With approximately 3 million trucks on the road in the U.S., food trucks have become huge business in the last decade, outstripping traditional restaurant growth 4-1. And contrary to what you might think, the arrival of food trucks has been a boon to the brick-and-mortar restaurant business.
Food trucks can be a viable additional revenue stream for your restaurant, but starting a food truck is a labyrinth of strict laws and regulations, long work hours, and likely a little bit of frustration.
Here are five things to consider if you’re thinking about expanding your restaurant with a food truck.
At the end of the day, starting a food truck is like opening a second location of your restaurant. It’s a pricey adventure that requires careful planning to pull off and to make a profit.
Run the numbers: Know your break-even point going in. Account for everything, from the typical, like food and labor cost, to the specific, like truck maintenance and high fuel costs (you won’t be getting 30 miles per gallon in a food truck). Track you inventory to make sure you are not wasting, use either a spreadsheet or a food inventory app.
Know your town: Talk to people that know the space. Mei Mei, a successful food truck operation in Boston, MA that expanded to a brick-and-mortar establishment, knows a thing or two about this. “Make sure you know the current status of the city where you plan to vend and how many open spots there are, how much they cost, and what kind of foot traffic is present,” says founding member Margaret Li. “Talk to other business owners in the community, and see what they say about the state of the industry before jumping in.”
Know your goals—but be flexible: Margaret’s best advice for restaurateurs starting a truck: “Make sure you know exactly why you’re opening a truck and that you’ve run a full financial plan that fits with your [existing] restaurant. Our truck is now a dedicated catering truck rather than a lunchtime vending truck. We can plan our food and staffing better, and catering has become a huge part of our revenue stream.”
Use the advantages of your restaurant: You have a free, existing kitchen to work from—the number one challenge when starting a truck from scratch. You can buy in bulk, unlike restaurateurs who are exclusively mobile. You have a place to park and store food. You can advertise in-house. Your employees are already trained in the restaurant business.
Every city, county, and state has restaurant rules and regulations. Food trucks are no different and can be much more complicated than traditional restaurant permits. You’ll need quite a few pieces of official paperwork to get going, likely including, but not limited to:
If you’re expanding your existing business, you may not have to repeat several of these. But it’s best to check locally if you need duplicate permits for your truck. You’ll also likely need these permits for every town you plan on operating in.

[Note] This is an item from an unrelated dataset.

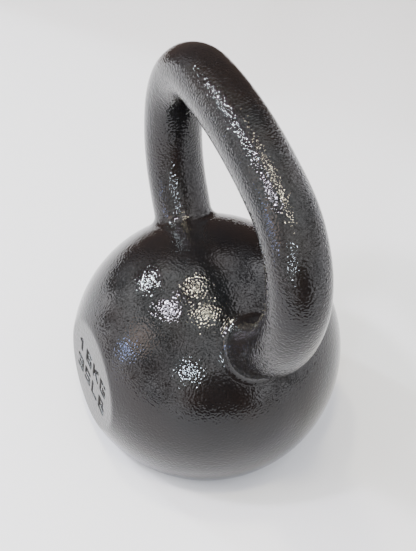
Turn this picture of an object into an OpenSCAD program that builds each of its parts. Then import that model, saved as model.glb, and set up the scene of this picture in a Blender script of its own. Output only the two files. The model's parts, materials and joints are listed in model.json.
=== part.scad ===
// Cast-iron kettlebell: a ball with a flat base and two flat faces, and a bent
// bar of round section as its handle. The handle's ends meet the ball square to
// its surface, each inside a small concave root. Everything but the ground base
// is covered in a thin baked enamel, which has its own nodes.
//
// Millimetres, +Z up. The origin is the centre of the base, on the ground.
// The handle lies in the XZ plane, and the marked flat faces -Y.

/* [Ball] */
// Diameter of the ball over the enamel
ball_d = 160; // [140:0.5:200]
// Height of the ball's centre above the ground
ball_z = 49; // [46:0.5:60]
// Distance from the ball's centre to the front and back flats
flat_y = 72.8; // [68:0.1:76]

/* [Handle] */
// Diameter of the handle over the enamel
handle_d = 34; // [28:0.5:38]
// Height of the grip's centre line above the ball's centre
grip_z = 171.5; // [160:0.5:180]
// Radius of the slow curve along the top of the grip
crown_r = 214; // [150:1:400]
// Half of the angle that the grip's slow curve covers
crown_a = 13; // [8:0.5:16]
// Radius of the bend from the grip into the horn
corner_r = 44.5; // [38:0.5:55]
// Angle from straight up at which the bend eases into the horn's own curve
corner_a = 91; // [80:1:100]
// Radius of the horn's own curve
horn_r = 78; // [70:0.5:90]
// Radius of the concave root where the horn meets the ball
root_r = 6; // [4:0.5:10]

/* [Enamel] */
// Thickness of the enamel
enamel_t = 0.4; // [0.2:0.1:0.8]

/* [Mark] */
// Upper line of the weight mark
mark_top = "16KG"; // [16KG, 35LB]
// Lower line of the weight mark
mark_low = "35LB"; // [16KG, 35LB]
// Height of a character
char_h = 10.5; // [6:0.5:11]
// Width of a character
char_w = 8.8; // [5:0.1:9]
// Distance from one character to the next
char_pitch = 11.4; // [9:0.1:12]
// Distance from one line to the next
line_pitch = 15.5; // [12:0.5:18]
// Width of a stroke
stroke_w = 2.4; // [1.5:0.1:2.5]
// Depth of the mark below the enamel's surface
mark_depth = 1.4; // [0.8:0.1:2]

/* [Hidden] */
$fn = 96;

iron_colour = [0.36, 0.36, 0.37];
enamel_colour = [0.08, 0.08, 0.085];

ball_r = ball_d / 2;
handle_r = handle_d / 2;
ball_iron_r = ball_r - enamel_t;
handle_iron_r = handle_r - enamel_t;

// Centres of the handle's curves in its own plane, x across and y up from the
// ball's centre, for the side with positive x.
crown_c = [0, grip_z - crown_r];
corner_c = crown_c + (crown_r - corner_r) * [sin(crown_a), cos(crown_a)];
horn_c = corner_c + (corner_r - horn_r) * [sin(corner_a), cos(corner_a)];

// The straight end of each horn points at the ball's centre, so that it meets the
// ball square. It is the line through the ball's centre that is tangent to the
// horn's curve, and leg_a is its angle from straight up.
horn_dist = norm(horn_c);
leg_a = atan2(horn_c[0], horn_c[1]) + asin(horn_r / horn_dist);
// Angle from straight up at which the horn's curve ends
horn_a = 90 + leg_a;
// How far from the ball's centre the horn's curve ends
leg_len = sqrt(horn_dist * horn_dist - horn_r * horn_r);

// The root's concave circle touches the handle and the ball. Its centre is given
// as the distance from the leg's axis and the distance along it.
root_across = handle_r + root_r;
root_along = sqrt(pow(ball_r + root_r, 2) - root_across * root_across);
root_a = atan2(root_across, root_along);
// How far short of its two feather edges the iron of the root stops
root_trim = 1.5;
trim_a = asin(root_trim / (ball_r + root_r));

// How far a cutter passes through what it cuts
over = 2;

// Where two stretches of the bar meet: the hairline between them, and the length
// and inset of the plug that joins them
hairline = 0.02;
plug_len = 2;
plug_inset = 0.1;

// One bend of the handle, in the handle's plane. Angles are from straight up. Each
// end stops half a hairline short, so that no bend's surface runs into the next.
module bend(centre, curve_r, from_a, to_a, section_r) {
    short_a = hairline / 2 / curve_r * 180 / PI;
    translate(centre)
        rotate(90 - to_a + short_a)
            rotate_extrude(angle = to_a - from_a - 2 * short_a)
                translate([curve_r, 0])
                    circle(section_r);
}

// Joins a bend to what follows it: a short plug across the hairline, just inside
// both surfaces
module plug(centre, curve_r, at_a, section_r)
    translate(centre)
        rotate(90 - at_a)
            translate([curve_r, 0])
                rotate([90, 0, 0])
                    cylinder(h = plug_len, r = section_r - plug_inset, center = true);

// Half of the handle, without the crown. The leg stops inner mm from the ball's
// centre.
module half_bar(section_r, inner) {
    plug(corner_c, corner_r, crown_a, section_r);
    bend(corner_c, corner_r, crown_a, corner_a, section_r);
    plug(horn_c, horn_r, corner_a, section_r);
    bend(horn_c, horn_r, corner_a, horn_a, section_r);
    plug(horn_c, horn_r, horn_a, section_r);
    rotate(-leg_a)
        translate([0, inner])
            rotate([-90, 0, 0])
                cylinder(h = leg_len - hairline / 2 - inner, r = section_r);
}

// The whole bar, in its plane
module bar(section_r, inner) {
    bend(crown_c, crown_r, -crown_a, crown_a, section_r);
    half_bar(section_r, inner);
    mirror([1, 0]) half_bar(section_r, inner);
}

// Stands a shape that is drawn in the handle's plane upright over the ball
module upright()
    translate([0, 0, ball_z])
        rotate([90, 0, 0])
            children();

// Turns a shape from the Z axis onto a leg's axis. side is -1 for left and 1 for
// right.
module on_leg(side)
    translate([0, 0, ball_z])
        rotate([0, side * leg_a, 0])
            children();

// A ball with its base and its front and back flats. base_z is the height of the
// cut that makes the base.
module flatted_ball(r, flat, base_z) {
    cut = 3 * r;
    difference() {
        translate([0, 0, ball_z]) sphere(r);
        translate([-cut / 2, -cut / 2, base_z - cut]) cube(cut);
        translate([-cut / 2, -flat - cut, ball_z - cut / 2]) cube(cut);
        translate([-cut / 2, flat, ball_z - cut / 2]) cube(cut);
    }
}

// Centre lines of each character's strokes, on a square one unit wide and high
function strokes(c) =
    c == "1" ? [[[0.15, 0.75], [0.5, 1]], [[0.5, 0], [0.5, 1]]] :
    c == "3" ? [[[0, 1], [1, 1]], [[0.3, 0.5], [1, 0.5]], [[0, 0], [1, 0]], [[1, 0], [1, 1]]] :
    c == "5" ? [[[0, 1], [1, 1]], [[0, 0.5], [0, 1]], [[0, 0.5], [1, 0.5]], [[1, 0], [1, 0.5]],
                [[0, 0], [1, 0]]] :
    c == "6" ? [[[0, 1], [1, 1]], [[0, 0], [0, 1]], [[0, 0], [1, 0]], [[1, 0], [1, 0.5]],
                [[0, 0.5], [1, 0.5]]] :
    c == "K" ? [[[0, 0], [0, 1]], [[0, 0.4], [1, 1]], [[0.35, 0.6], [1, 0]]] :
    c == "G" ? [[[0, 1], [1, 1]], [[0, 0], [0, 1]], [[0, 0], [1, 0]], [[1, 0], [1, 0.45]],
                [[0.6, 0.45], [1, 0.45]]] :
    c == "L" ? [[[0, 0], [0, 1]], [[0, 0], [1, 0]]] :
    c == "B" ? [[[0, 0], [0, 1]], [[0, 1], [0.85, 1]], [[0, 0.5], [1, 0.5]], [[0, 0], [1, 0]],
                [[0.85, 0.5], [0.85, 1]], [[1, 0], [1, 0.5]]] :
    [];

// A bar from one point to another, with square ends that reach half its width past
module stroke(from, to, width) {
    run = to - from;
    translate(from)
        rotate(atan2(run[1], run[0]))
            translate([-width / 2, -width / 2])
                square([norm(run) + width, width]);
}

// One character, centred on the origin. grow is added to each side of a stroke.
module character(c, grow) {
    size = [char_w - stroke_w, char_h - stroke_w];
    for (s = strokes(c)) {
        from = [(s[0][0] - 0.5) * size[0], (s[0][1] - 0.5) * size[1]];
        to = [(s[1][0] - 0.5) * size[0], (s[1][1] - 0.5) * size[1]];
        stroke(from, to, stroke_w + 2 * grow);
    }
}

// A line of characters, centred on the origin
module mark_line(words, grow)
    for (i = [0 : len(words) - 1])
        translate([(i - (len(words) - 1) / 2) * char_pitch, 0])
            character(words[i], grow);

// The solid that cuts the mark into the front flat. grow makes it wider and deeper
// on every side, to leave room for the enamel that lines the mark.
module mark_cutter(grow)
    translate([0, -flat_y + mark_depth + grow, ball_z])
        rotate([90, 0, 0])
            linear_extrude(mark_depth + grow + over) {
                translate([0, line_pitch / 2]) mark_line(mark_top, grow);
                translate([0, -line_pitch / 2]) mark_line(mark_low, grow);
            }

// The ball's casting, with its base cut at base_z
module ball_casting(base_z)
    difference() {
        flatted_ball(ball_iron_r, flat_y - enamel_t, base_z);
        mark_cutter(enamel_t);
    }

module ball() color(iron_colour) ball_casting(0);

module ball_enamel()
    color(enamel_colour)
        difference() {
            flatted_ball(ball_r, flat_y, 0);
            mark_cutter(0);
            ball_casting(-over);
            for (side = [-1, 1])
                on_leg(side)
                    cylinder(h = ball_r + over, r1 = 0, r2 = (ball_r + over) * tan(root_a));
        }

module handle()
    color(iron_colour)
        difference() {
            upright() bar(handle_iron_r, ball_iron_r - 2 * over);
            translate([0, 0, ball_z]) sphere(ball_iron_r);
        }

module handle_enamel()
    color(enamel_colour)
        difference() {
            upright() bar(handle_r, root_along);
            upright() bar(handle_iron_r, root_along - over);
        }

// The iron of one root, between the bar, the ball and the concave circle
module root_iron(side) {
    low = sqrt(ball_iron_r * ball_iron_r - handle_iron_r * handle_iron_r) - over;
    high = root_along - root_trim;
    edge_a = root_a - trim_a;
    color(iron_colour)
        on_leg(side)
            rotate_extrude()
                difference() {
                    polygon([[handle_iron_r, low],
                             (ball_iron_r - over) * [sin(edge_a), cos(edge_a)],
                             [high * tan(edge_a), high],
                             [handle_iron_r, high]]);
                    circle(ball_iron_r, $fn = 256);
                    translate([root_across, root_along]) circle(root_r + enamel_t);
                }
}

// The enamel over one root: a ring between two circles on one centre, from the
// side of the handle round to the surface of the ball
module root_enamel(side) {
    reach = 2 * root_r;
    color(enamel_colour)
        on_leg(side)
            rotate_extrude()
                translate([root_across, root_along])
                    intersection() {
                        difference() {
                            circle(root_r + enamel_t);
                            circle(root_r);
                        }
                        polygon([[0, 0], [-reach, 0], [-reach, -reach],
                                 -reach * [sin(root_a), cos(root_a)]]);
                    }
}

module left_root() root_iron(-1);
module left_root_enamel() root_enamel(-1);
module right_root() root_iron(1);
module right_root_enamel() root_enamel(1);

ball();
ball_enamel();
handle();
handle_enamel();
left_root();
left_root_enamel();
right_root();
right_root_enamel();
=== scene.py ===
"""Looks of a cast-iron kettlebell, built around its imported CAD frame.

Laid out as a Blender add-on and run as a script. Every length is in metres, in the
frame of the CAD model: +Z up, the base on z = 0, the handle in the XZ plane and the
marked flat facing -Y.
"""

import json
import math

import bmesh
import bpy
import numpy as np
from mathutils import Matrix, Vector, noise

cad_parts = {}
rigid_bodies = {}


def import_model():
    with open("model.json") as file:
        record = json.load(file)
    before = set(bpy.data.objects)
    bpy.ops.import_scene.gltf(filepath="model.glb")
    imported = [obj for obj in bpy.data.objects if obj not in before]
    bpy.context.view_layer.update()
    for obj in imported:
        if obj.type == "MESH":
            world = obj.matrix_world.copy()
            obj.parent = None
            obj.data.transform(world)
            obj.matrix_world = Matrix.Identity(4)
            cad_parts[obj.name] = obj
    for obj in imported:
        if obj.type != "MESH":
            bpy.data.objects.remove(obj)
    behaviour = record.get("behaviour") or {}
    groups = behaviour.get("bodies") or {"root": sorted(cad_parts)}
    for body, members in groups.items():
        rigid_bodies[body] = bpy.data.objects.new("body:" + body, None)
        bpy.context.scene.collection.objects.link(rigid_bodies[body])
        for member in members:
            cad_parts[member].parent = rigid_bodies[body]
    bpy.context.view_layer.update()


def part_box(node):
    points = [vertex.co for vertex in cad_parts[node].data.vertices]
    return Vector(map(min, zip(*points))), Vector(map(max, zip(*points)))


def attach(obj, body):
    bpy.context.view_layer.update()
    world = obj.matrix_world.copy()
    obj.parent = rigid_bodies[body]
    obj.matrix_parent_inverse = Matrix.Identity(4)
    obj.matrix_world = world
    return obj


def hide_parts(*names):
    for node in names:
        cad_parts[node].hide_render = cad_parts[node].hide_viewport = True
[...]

Don’t forget to check other local ordinances regarding food trucks, as well. Some cities ban food trucks altogether. Others limit the time they can park in one place or how close they can park to brick-and-mortar restaurants. Some require a bathroom to be nearby and accessible. Other cities only grant a limited number of licenses every year, so your name may have to go on a waiting list before you can be granted a license to operate. Do as much research as you can before diving in.
If you don’t already have a social media presence, get one—fast. If you’re already there, prepare to use it more than you ever have before. A permanent residence can afford to post every once in awhile—word of mouth and traditional advertising will get people in the door. But your food truck is always literally on the move, and folks should be able to find you easily.
If you’ve maintained a solid social media presence for your restaurant, you have another advantage. You can promote your truck’s debut and location on a regular basis to your existing audience. Make a big deal of it—have an opening day event, even if it’s in your own parking lot. Margaret’s advice is to start your truck promotion long before you open. “We threw pop-up events at local restaurants and started tweeting and posting menu ideas before we opened to get people excited about our concept.”
Make your truck’s schedule easily accessible and well broadcasted—if people go looking for you, you want to be found. Serendipity and assuming foot traffic is not a business model for a food truck. A good rule of thumb is to have your schedule posted at least a week in advance and a month in advance if you can manage it. Margaret’s golden rule is to be reliable and responsive. Posting regularly on Twitter, Facebook, and Instagram may be the difference between your new venture’s success and failure.
Even the most well-kept vehicle breaks down occasionally. And most cars don’t have a fully functioning kitchen inside them complicating matters. Nothing is more frustrating when running a food truck than sitting on the side of the road in the middle of a beautiful day thinking about all the food you could be making right now.
So it’s not a bad time to finally learn how to change your oil or a flat tire. Every bit of mechanical know-how from you and your staff is time and money saved. Be sure to get your truck looked over professionally on a regular basis and consider services like AAA—better to be prepared than sorry when a breakdown occurs.
Very few food trucks survive solely by parking and hoping for the best. The real money comes from catering and events. Find the fairs, fundraisers, or sporting events that employ food trucks as vendors, or look for events in town specifically for food trucks. Send emails directly to organizers to get involved.
Margaret offers another good idea: “Make friends with other food truckers and restaurateurs so you can do fun collaborations and help each other out.”
Make sure people know what your catering includes, such as:
Follow these tips, and you’ll be on your way to a truck that runs smoothly and turns a profit for your restaurant!